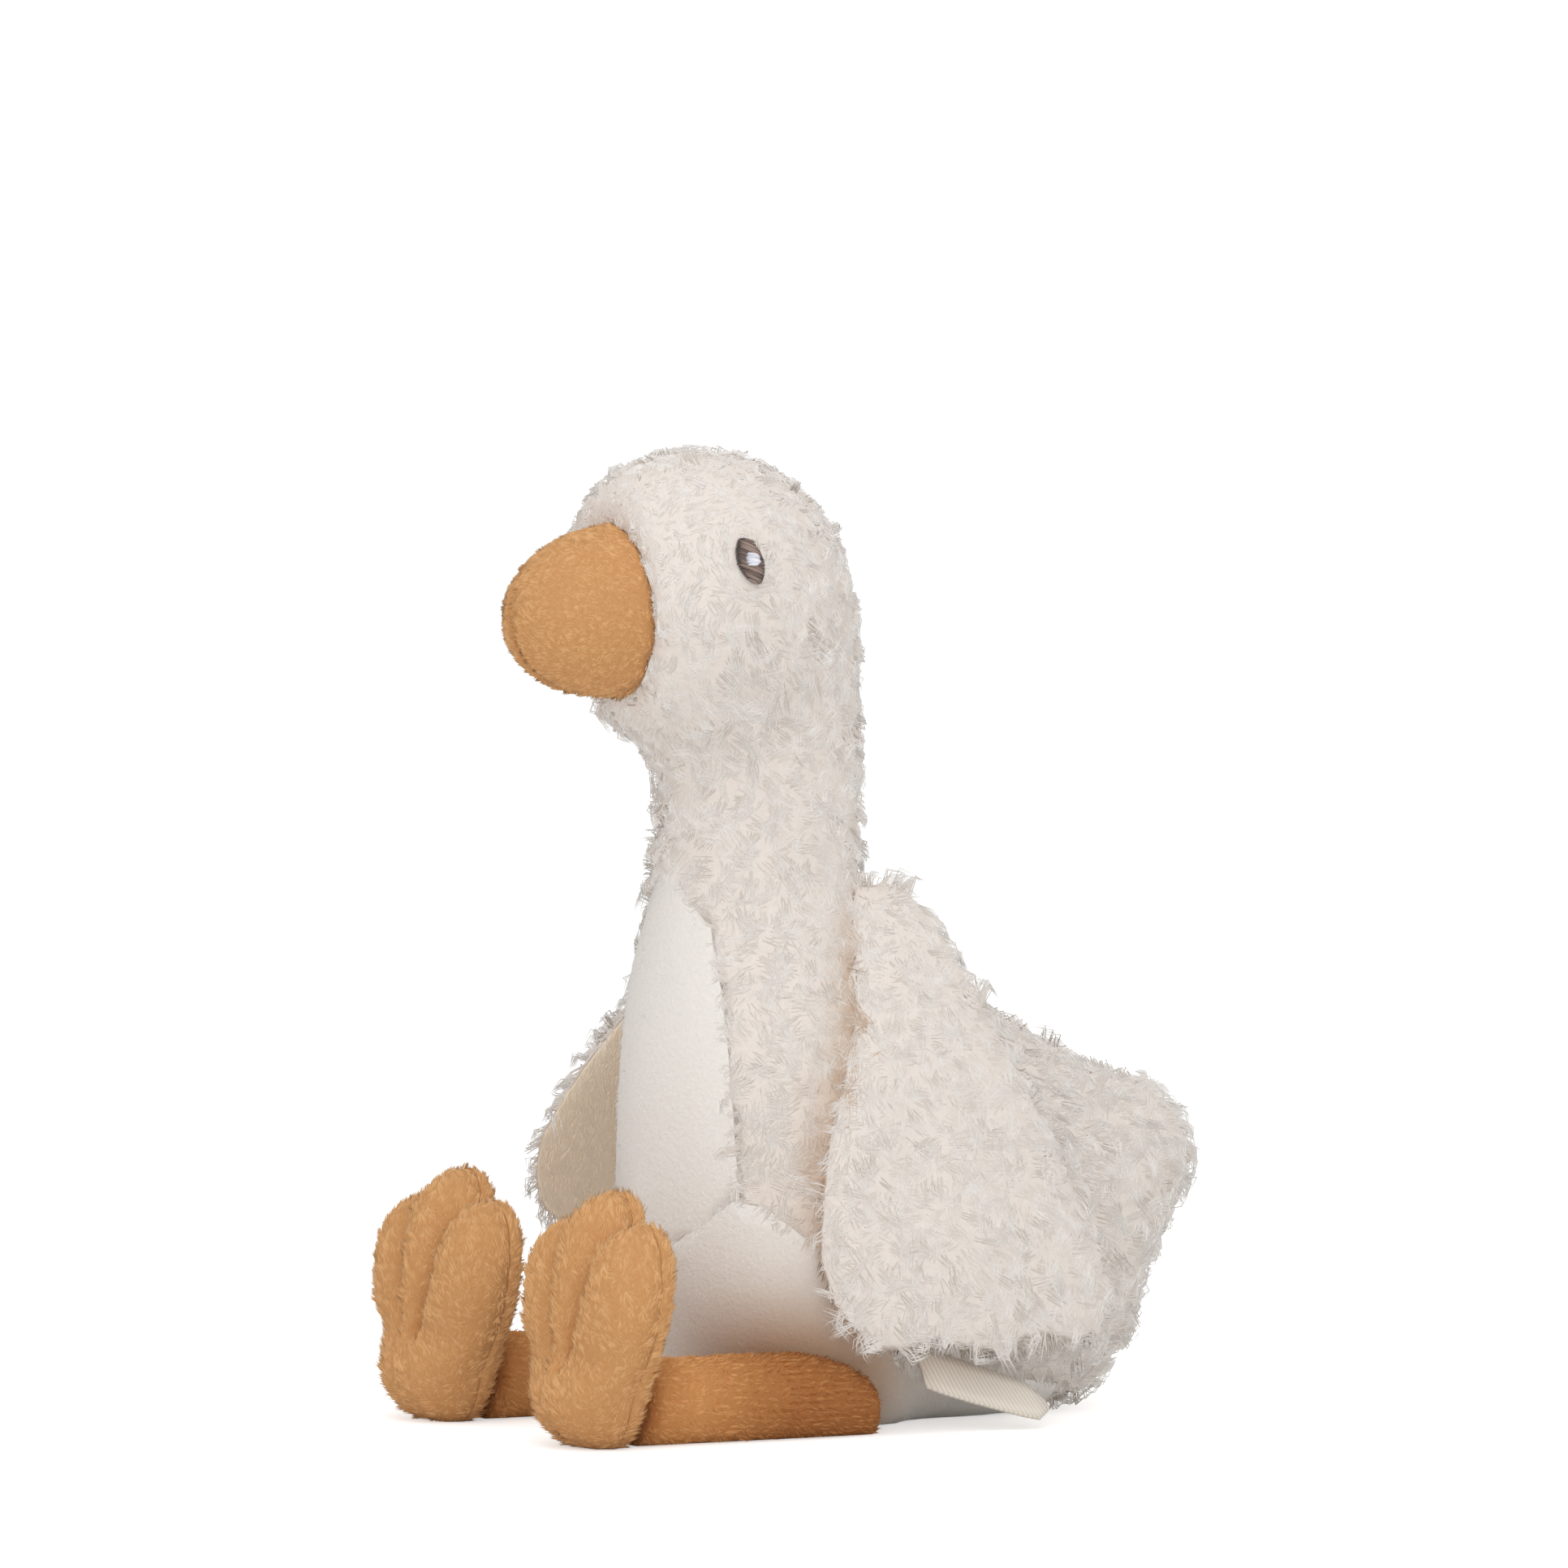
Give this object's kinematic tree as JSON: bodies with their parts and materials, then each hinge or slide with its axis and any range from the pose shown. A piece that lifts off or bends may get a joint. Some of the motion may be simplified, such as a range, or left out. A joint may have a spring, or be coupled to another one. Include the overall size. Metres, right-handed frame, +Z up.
{
  "type": "plush goose",
  "caption": "Sitting plush goose with a curly cream coat, smooth belly, stuffed orange beak, tube legs, upright webbed feet, padded wings and a bare ribbon label",
  "frame": {"origin": "middle of the flat seat patch on the underside, on the surface that the goose sits on", "axes": "+Z is up, the goose faces -Y, +X is the goose's left"},
  "size_m": [0.1302, 0.1588, 0.1931],
  "materials": {
    "curly_plush": "curly cream long-pile plush",
    "smooth_plush": "short-pile cream plush",
    "orange_plush": "short-nap orange plush",
    "brown_thread": "brown satin-stitch embroidery thread",
    "white_thread": "white satin-stitch embroidery thread",
    "ecru_ribbon": "woven twill ribbon, blank"
  },
  "bodies": {
    "root": {"body": "curly_plush", "belly_panel": "smooth_plush", "seat_panel": "smooth_plush", "beak": "orange_plush", "eye_left": "brown_thread", "eye_right": "brown_thread", "eye_glint_left": "white_thread", "eye_glint_right": "white_thread", "wing_left": "curly_plush", "wing_right": "curly_plush", "wing_lining_left": "smooth_plush", "wing_lining_right": "smooth_plush", "leg_left": "orange_plush", "leg_right": "orange_plush", "foot_sole_left": "orange_plush", "foot_sole_right": "orange_plush", "foot_upper_left": "orange_plush", "foot_upper_right": "orange_plush", "label": "ecru_ribbon"}
  },
  "joints": []
}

_WHAT YOU NEED TO DO_
Extract all of the data above without altering anything.

_EXERCISE RESULT_
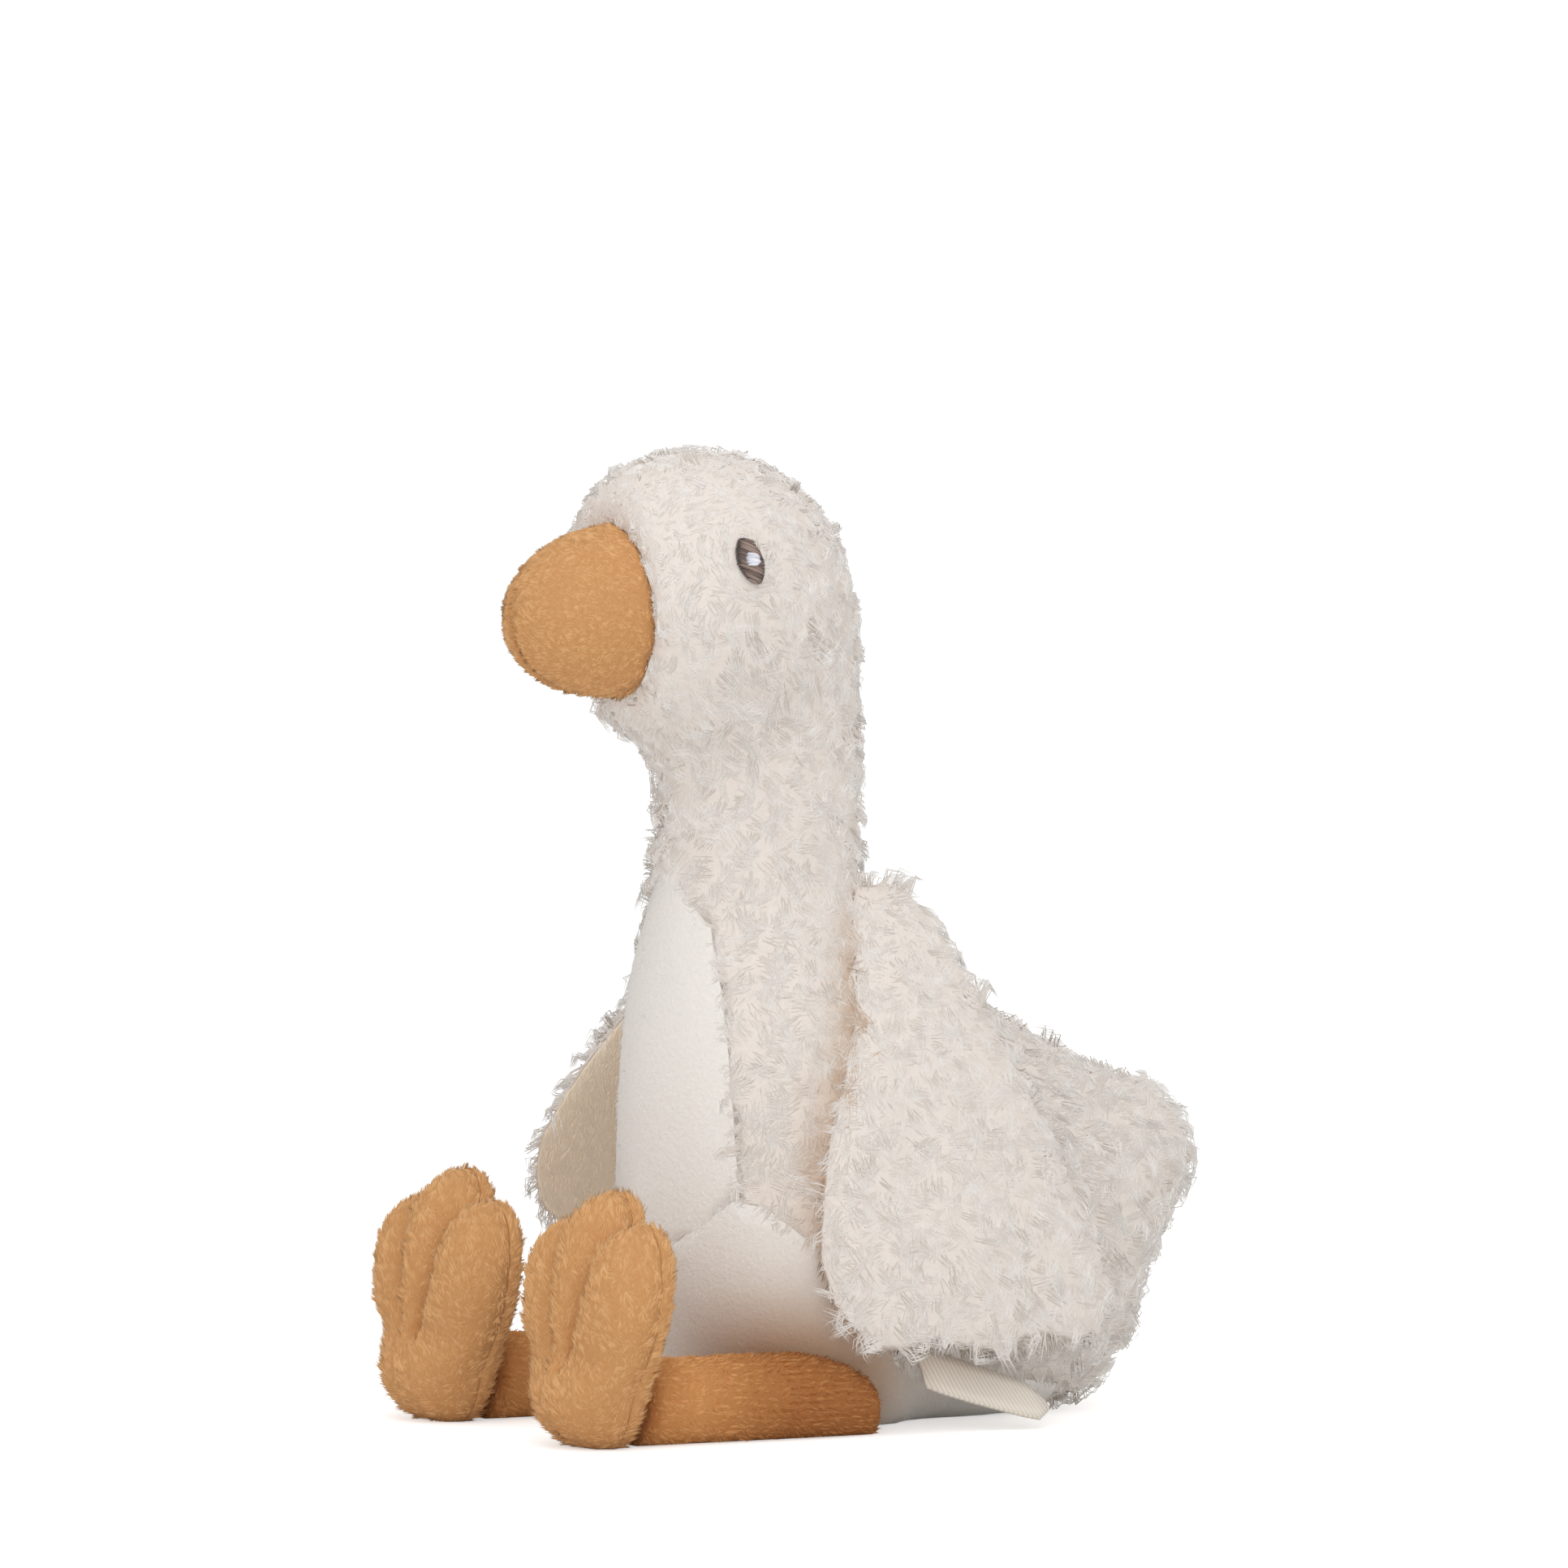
Give this object's kinematic tree as JSON: bodies with their parts and materials, then each hinge or slide with its axis and any range from the pose shown. A piece that lifts off or bends may get a joint. Some of the motion may be simplified, such as a range, or left out. A joint may have a spring, or be coupled to another one. Include the overall size. Metres, right-handed frame, +Z up.
{
  "type": "plush goose",
  "caption": "Sitting plush goose with a curly cream coat, smooth belly, stuffed orange beak, tube legs, upright webbed feet, padded wings and a bare ribbon label",
  "frame": {"origin": "middle of the flat seat patch on the underside, on the surface that the goose sits on", "axes": "+Z is up, the goose faces -Y, +X is the goose's left"},
  "size_m": [0.1302, 0.1588, 0.1931],
  "materials": {
    "curly_plush": "curly cream long-pile plush",
    "smooth_plush": "short-pile cream plush",
    "orange_plush": "short-nap orange plush",
    "brown_thread": "brown satin-stitch embroidery thread",
    "white_thread": "white satin-stitch embroidery thread",
    "ecru_ribbon": "woven twill ribbon, blank"
  },
  "bodies": {
    "root": {"body": "curly_plush", "belly_panel": "smooth_plush", "seat_panel": "smooth_plush", "beak": "orange_plush", "eye_left": "brown_thread", "eye_right": "brown_thread", "eye_glint_left": "white_thread", "eye_glint_right": "white_thread", "wing_left": "curly_plush", "wing_right": "curly_plush", "wing_lining_left": "smooth_plush", "wing_lining_right": "smooth_plush", "leg_left": "orange_plush", "leg_right": "orange_plush", "foot_sole_left": "orange_plush", "foot_sole_right": "orange_plush", "foot_upper_left": "orange_plush", "foot_upper_right": "orange_plush", "label": "ecru_ribbon"}
  },
  "joints": []
}